I must add that most of the events that build the plot are highly unlikely:
– Alice is a 28-year-old writer who got a 6-figure advance on her first novel and is unhappy because of the pressure of this event on her life. Perhaps Sally Rooney has experienced that herself (lucky her!), but this is hardly a believable human type. She acts pretentiously and is hard to either like or dislike.
– In real life rich pretentious intellectuals like Alice are rarely drown to illiterate brute guys who refuse to read books. Therefore, her feelings for Felix sound like a poor reiteration of the cliches of “blind love”, where background and intellectual connections don’t matter, as long as the impenetrable force of love bonds two people.
– Eileen and Simon are a retelling of the story of Dawson Leery and Joey Potter from Dawson’s Creek, but with a happy ending. Yet another cliché: childhood friends who have always been in love and suddenly are able to act on those feelings. He is a practicing Catholic, but when she’s pregnant (and they’re stably living together), he is so respectful of her freedom of choice that he asks her what she wants to do with the baby. Rooney had to make him so much of a good guy that she ended up turning him into the bad – or at least the ridiculous – one.
– Alice and Eileen, in those unrealistic emails they exchange, talk at length and without a compelling reason about climate change and the doomed future of our planet. They blubber about how we ruined everything, how the planet evolved, and how there’s no future for it and us on it. There is no serious reflection on ecology, nor do we find substantial ethical considerations on the matter. This was just Rooney’s attempt to let us know she is aware there is a problem and it’s important that it features in her last book. But what is the function of literature? Mentioning known facts or provoking thoughts and discussions?

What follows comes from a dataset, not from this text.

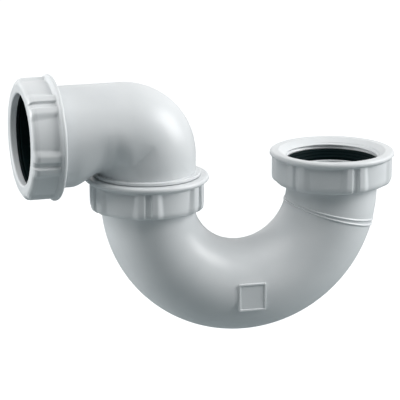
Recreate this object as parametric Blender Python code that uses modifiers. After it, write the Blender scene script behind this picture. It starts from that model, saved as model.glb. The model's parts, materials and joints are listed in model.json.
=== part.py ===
"""A 40 mm bath trap: U-bend, elbow, three nuts, two washers, an outlet seal and its slip ring.

Metres, +Z up. The origin is on the inlet's axis, level with the top of the inlet nut, where the
bath waste screws in. The U-bend lies in the XZ plane and the elbow stands on its other limb, at -X.
"""

import math

import bmesh
import bpy
from mathutils import Matrix, Vector

# Running clearance between pieces that face each other
CLEARANCE = 0.0003

# U-bend
LIMB_SPACING = 0.0964
COUPLING_DROP = 0.0065
INLET_STRAIGHT = 0.0015
TUBE_LEDGE = 0.0005
TUBE_WALL = 0.0026
FLANGE_LEDGE = 0.0022
FLANGE_THICKNESS = 0.0030
NECK_WALL = 0.0023
RING_ANGLE = math.radians(15)
RING_HEIGHT = 0.0005
RING_WIDTH = 0.0009
RING_PITCH = 0.0019
PAD_SIDE = 0.0140
PAD_DROP = 0.0008
PAD_HEIGHT = 0.0005
PAD_BORDER = 0.0009

# Nuts: the inlet and coupling nuts share a 1 1/2 inch pipe thread of 47.8 mm
THREAD_RADIUS = 0.0240
THREAD_DEPTH = 0.0015
NUT_HEIGHT = 0.0167
LIP_THICKNESS = 0.0035
INLET_NUT_WALL = 0.0051
COUPLING_NUT_WALL = 0.0045
OUTLET_NUT_WALL = 0.00305
BEAD_ROLL = 0.0013
BEAD_HEIGHT = 0.0028
BEAD_STEP = 0.0011
RIM_WIDTH = 0.0032
MOUTH_DEPTH = 0.0019
CORNER_RADIUS = 0.0034
GRIP_GROUPS = 6
RIDGE_HEIGHT = 0.0013
GROOVE_HALF_ANGLE = math.radians(1.8)
CREST_INNER_ANGLE = math.radians(3.4)
CREST_OUTER_ANGLE = math.radians(8.6)
FOOT_ANGLE_OPEN_END = math.radians(13.5)
FOOT_ANGLE_LIP_END = math.radians(17.0)
INLET_NUT_PHASE = math.radians(5.6)
COUPLING_NUT_PHASE = math.radians(-12.5)
OUTLET_NUT_PHASE = math.radians(46.0)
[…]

Stereotypes are not only in actions and interactions, but also in the characters’ personalities. Simon is the saviour who will rescue Eileen from her bad period; Alice is the dark moody writer who can’t find happiness; Eileen is the sweet genius who didn’t make it in life just because she was unlucky; Felix is the hot brute, who is frankly just an abusive, toxic, violent man, and Eileen pretends to ignore this.

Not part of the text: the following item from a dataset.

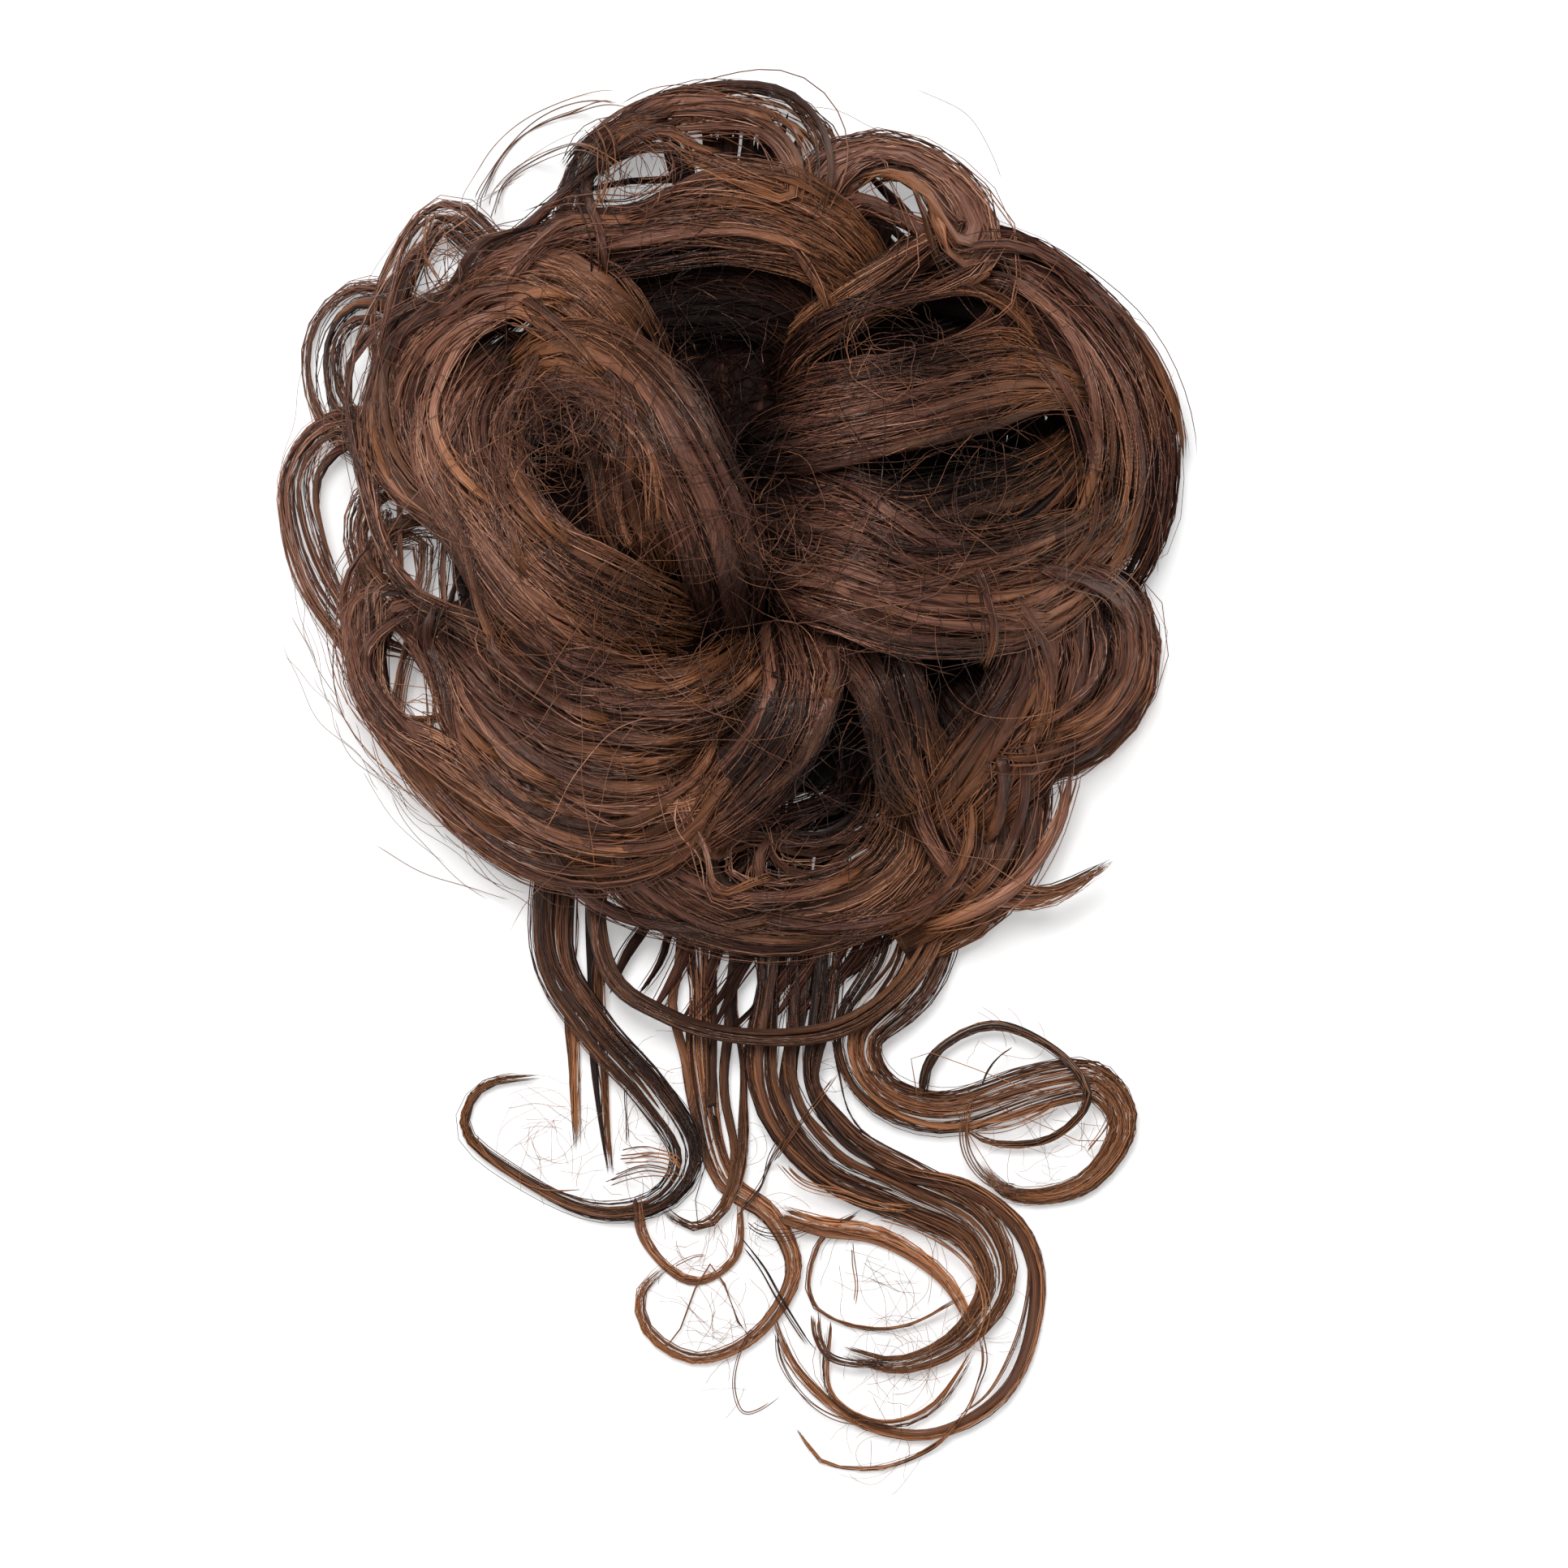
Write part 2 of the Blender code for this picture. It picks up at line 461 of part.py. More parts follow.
def keep_largest_island(mesh):
    """A lock that its neighbours cut through keeps its larger stretch."""
    shape = bmesh.new()
    shape.from_mesh(mesh)
    waiting = set(shape.faces)
    islands = []
    while waiting:
        island, growing = set(), {waiting.pop()}
        while growing:
            face = growing.pop()
            island.add(face)
            near = {other for edge in face.edges if len(edge.link_faces) == 2 for other in edge.link_faces}
            growing |= near & waiting
            waiting -= near
        islands.append(island)
    largest = max(islands, key=lambda island: sum(face.calc_area() for face in island))
    for island in islands:
        if island is not largest:
            bmesh.ops.delete(shape, geom=list(island), context="FACES")
    merged = shape.copy()
    bmesh.ops.remove_doubles(merged, verts=merged.verts, dist=SLIVER)
    closed = all(len(edge.link_faces) == 2 for edge in merged.edges)
    (merged if closed else shape).to_mesh(mesh)
    merged.free()
    shape.free()


def trim(obj, cutters):
    """Cuts from obj the space of each cutter that reaches it."""
    for cutter in cutters:
        if meet(obj.data, cutter.data):
            clearance = obj.modifiers.new("clear_" + cutter.name, "BOOLEAN")
            clearance.operation = "DIFFERENCE"
            clearance.solver = "EXACT"
            clearance.object = cutter
    if not obj.modifiers:
        return
    graph = bpy.context.evaluated_depsgraph_get()
    mesh = bpy.data.meshes.new_from_object(obj.evaluated_get(graph))
    obj.modifiers.clear()
    mesh.name = obj.name
    obj.data = mesh
    keep_largest_island(mesh)


def add_cutter(name, mesh):
    cutter = bpy.data.objects.new(name, mesh)
    bpy.context.collection.objects.link(cutter)
    cutter.hide_render = True
    cutter.display_type = "WIRE"
    return cutter


def build_locks(materials):
    """Each lock is trimmed by the weft and by the locks before it in the tables, which stay whole."""
    cutters = [add_cutter("weft_cutter", weft_cutter_mesh())]
    built = []
    for tables, make in ((TENDRILS, tendril_mesh), (BUN_LOCKS, lock_mesh)):
        for lock in tables:
            material = materials["tendril"] if make is tendril_mesh else materials["lock"]
            obj = add_object(lock.name, make(lock), material)
            trim(obj, cutters)
            built.append(obj)
            cutters.append(add_cutter("around_" + lock.name, make(lock, GAP)))
    for cutter in cutters:
        bpy.data.objects.remove(cutter)
    return built


def centre_on_origin(objects):
    """Moves everything so that the origin is under the middle of the whole piece, on the surface."""
    boxes = [box_of(obj.data) for obj in objects]
    low = np.min([box[0] for box in boxes], axis=0)
    high = np.max([box[1] for box in boxes], axis=0)
    for obj in objects:
        obj.location = (-(low[0] + high[0]) / 2, -(low[1] + high[1]) / 2, 0.0)


def main():
    clear_scene()
    materials = {
        "lock": hair_material("brown_hair", BROWN, 0.45),
        "tendril": hair_material("light_brown_hair", LIGHT_BROWN, 0.45),
        "weft": hair_material("dark_brown_hair", DARK_BROWN, 0.55),
        "elastic": hair_material("black_elastic", ELASTIC_BLACK, 0.85),
    }
    band = add_object("elastic_band", band_mesh(), materials["elastic"])
    weft = add_object("weft_base", weft_mesh(), materials["weft"])
    locks = build_locks(materials)
    for obj in [band, weft, *locks]:
        obj.data.shade_smooth()
        obj.data.set_sharp_from_angle(angle=math.radians(40))
    centre_on_origin([band, weft, *locks])


main()
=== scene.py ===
"""Dresses a top knot hairpiece: wavy locks of brown hair round an elastic band, with curled tendrils below.

Every lock and tendril follows the path of the solid that it stands for. It is made of flat wisps with single
hairs laid over them, and a broad lock has a core too, darkened with painted shade. Lengths are in metres.
"""

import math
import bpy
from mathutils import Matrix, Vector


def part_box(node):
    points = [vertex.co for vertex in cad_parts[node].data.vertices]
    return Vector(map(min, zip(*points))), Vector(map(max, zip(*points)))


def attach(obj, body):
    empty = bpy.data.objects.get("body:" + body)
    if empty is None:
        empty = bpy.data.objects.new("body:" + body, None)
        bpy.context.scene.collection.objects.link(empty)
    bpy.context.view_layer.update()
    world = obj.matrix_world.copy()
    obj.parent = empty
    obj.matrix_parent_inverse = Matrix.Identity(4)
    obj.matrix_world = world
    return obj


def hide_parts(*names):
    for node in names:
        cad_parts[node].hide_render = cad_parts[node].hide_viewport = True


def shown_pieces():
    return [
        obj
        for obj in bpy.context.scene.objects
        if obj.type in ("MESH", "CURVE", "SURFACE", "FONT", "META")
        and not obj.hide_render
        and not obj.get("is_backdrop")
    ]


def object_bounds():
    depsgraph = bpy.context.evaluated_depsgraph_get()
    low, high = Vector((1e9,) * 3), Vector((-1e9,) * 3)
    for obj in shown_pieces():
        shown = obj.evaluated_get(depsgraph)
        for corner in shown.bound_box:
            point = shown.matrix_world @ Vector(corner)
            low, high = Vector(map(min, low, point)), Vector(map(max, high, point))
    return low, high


bl_info = {
    "name": "Top Knot Hairpiece",
    "version": (1, 0, 0),
    "blender": (4, 5, 0),
    "location": "View3D > Sidebar > Hairpiece",
    "description": "Dresses a top knot hairpiece in locks, tendrils and loose hairs",
    "category": "Object",
}

from collections import namedtuple

import bpy
import numpy as np
from bpy.props import FloatProperty, FloatVectorProperty, IntProperty, PointerProperty

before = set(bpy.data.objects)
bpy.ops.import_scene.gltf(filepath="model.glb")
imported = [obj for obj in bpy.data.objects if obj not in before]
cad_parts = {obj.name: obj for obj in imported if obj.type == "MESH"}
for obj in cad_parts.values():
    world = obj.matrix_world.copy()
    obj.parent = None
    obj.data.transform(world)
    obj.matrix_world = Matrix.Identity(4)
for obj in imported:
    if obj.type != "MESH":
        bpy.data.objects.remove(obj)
CAD_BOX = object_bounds()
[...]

Is this really what millennials look like? Is my own generation made of stereotypically unremarkable people who are going to be fine in the end, God knows why? No. Rooney is not, by all means, the embodiment of the millennial writer, she is just a millennial woman who attempts clumsily to describe her generation without knowing it deeply enough.
Finally, I would very much appreciate at least for writers not to use the redundant and tautologic phrase “global pandemic”. A PANdemic is global by definition, it doesn’t need the pleonastic adjective. But this, of course, is the least serious of the problems in this novel.